Si les rangs étaient pressés dans la salle des séances, au dehors l’affluence était énorme ; le vestibule regorgeait de curieux, gens malavisés qui n’étaient venus que deux heures avant l’ouverture de la séance. Enfin, tout d’un coup la porte s’ouvre, et l’un des assistants arrive, tout empressé de communiquer au dehors le secret si impatiemment attendu. « Le procédé consiste, dit-il, dans l’emploi de l’iodure d’argent et de vapeurs de mercure ! » Je vous laisse à penser l’embarras, la surprise et les mille questions. L’iodure d’argent ! la vapeur de mercure ! Mais que peuvent avoir de commun et l’iodure d’argent et la vapeur de mercure, avec ces charmantes images que nos yeux ne se lassent pas de contempler ! Attendez cependant, voici un autre officieux, et mieux renseigné cette fois : « Il est bien question du mercure ! C’est de l’hyposulfite de soude ! » Comprenne qui pourra. Cependant le mystère finit par s’éclaircir, et la foule se retire peu à peu, encore tout agitée de ces émotions délicieuses, heureuse d’applaudir à une création nouvelle du génie de la France, fière d’accorder à l’Europe un si magnifique présent.
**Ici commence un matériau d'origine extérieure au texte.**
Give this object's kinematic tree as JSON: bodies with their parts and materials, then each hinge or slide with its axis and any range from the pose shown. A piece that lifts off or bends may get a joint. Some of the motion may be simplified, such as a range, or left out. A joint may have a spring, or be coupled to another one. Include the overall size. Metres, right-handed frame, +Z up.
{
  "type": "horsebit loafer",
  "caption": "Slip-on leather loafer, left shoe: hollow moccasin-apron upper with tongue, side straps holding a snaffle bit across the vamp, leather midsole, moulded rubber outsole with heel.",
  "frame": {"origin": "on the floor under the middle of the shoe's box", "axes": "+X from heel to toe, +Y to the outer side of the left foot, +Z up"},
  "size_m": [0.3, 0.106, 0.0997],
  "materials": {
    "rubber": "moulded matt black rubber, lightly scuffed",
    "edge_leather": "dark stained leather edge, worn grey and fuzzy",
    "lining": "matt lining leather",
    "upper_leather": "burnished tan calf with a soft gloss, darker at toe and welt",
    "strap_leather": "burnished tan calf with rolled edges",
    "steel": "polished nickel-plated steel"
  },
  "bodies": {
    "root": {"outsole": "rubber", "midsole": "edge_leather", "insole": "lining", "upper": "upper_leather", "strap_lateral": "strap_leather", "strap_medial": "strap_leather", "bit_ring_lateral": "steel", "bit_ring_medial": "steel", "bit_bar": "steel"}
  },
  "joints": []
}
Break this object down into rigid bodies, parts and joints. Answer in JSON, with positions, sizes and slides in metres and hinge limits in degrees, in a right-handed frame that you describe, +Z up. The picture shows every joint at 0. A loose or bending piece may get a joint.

Quelques heures après, les boutiques des opticiens étaient assiégées ; il n’y avait pas assez de chambres obscures pour satisfaire le zèle de tant d’amateurs empressés. On suivait d’un œil de regret, le soleil qui déclinait à l’horizon, emportant avec lui la matière première de l’expérience. Mais, dès le lendemain, on put voir à leur fenêtre, aux premières heures du jour, un grand nombre d’expérimentateurs s’efforçant, avec toute espèce de précautions craintives, d’amener sur une plaque préparée, l’image de la lucarne voisine, ou la perspective d’une population de cheminées. Quelles joies innocentes, quelles ravissantes angoisses ; mais quels désappointements cruels ! Lorsque, après un quart d’heure de mortelle attente, on retirait la plaque de la chambre noire, on trouvait un ciel couleur d’encre ou des murailles en deuil. Cependant, dans ces tableaux informes, il y avait toujours quelque trait furtif d’une délicatesse achevée ; la masse était confuse, mais on pouvait y saisir quelque détail admirablement venu, qui arrachait un cri de surprise et presque des larmes de plaisir. C’était la balustrade d’une fenêtre qui était superbe ; c’était le grillage voisin qui avait imprimé sur le fidèle écran son image de dentelle. Sur cette plaque, où tout paraît confus, vous n’apercevez rien, mais regardez mieux, prenez une loupe : là, dans ce petit coin du tableau, il y a une mince ligne, c’est la tige éloignée de ce paratonnerre que vos yeux aperçoivent à peine ; mais le merveilleux instrument l’a vu, et il vous l’a rapporté.

Au bout de quelques jours, sur les places de Paris, on voyait des daguerréotypes braqués contre les principaux monuments. Tous les physiciens, tous les chimistes, tous les savants de la capitale, mettaient en pratique, avec un succès complet, les indications de l’inventeur.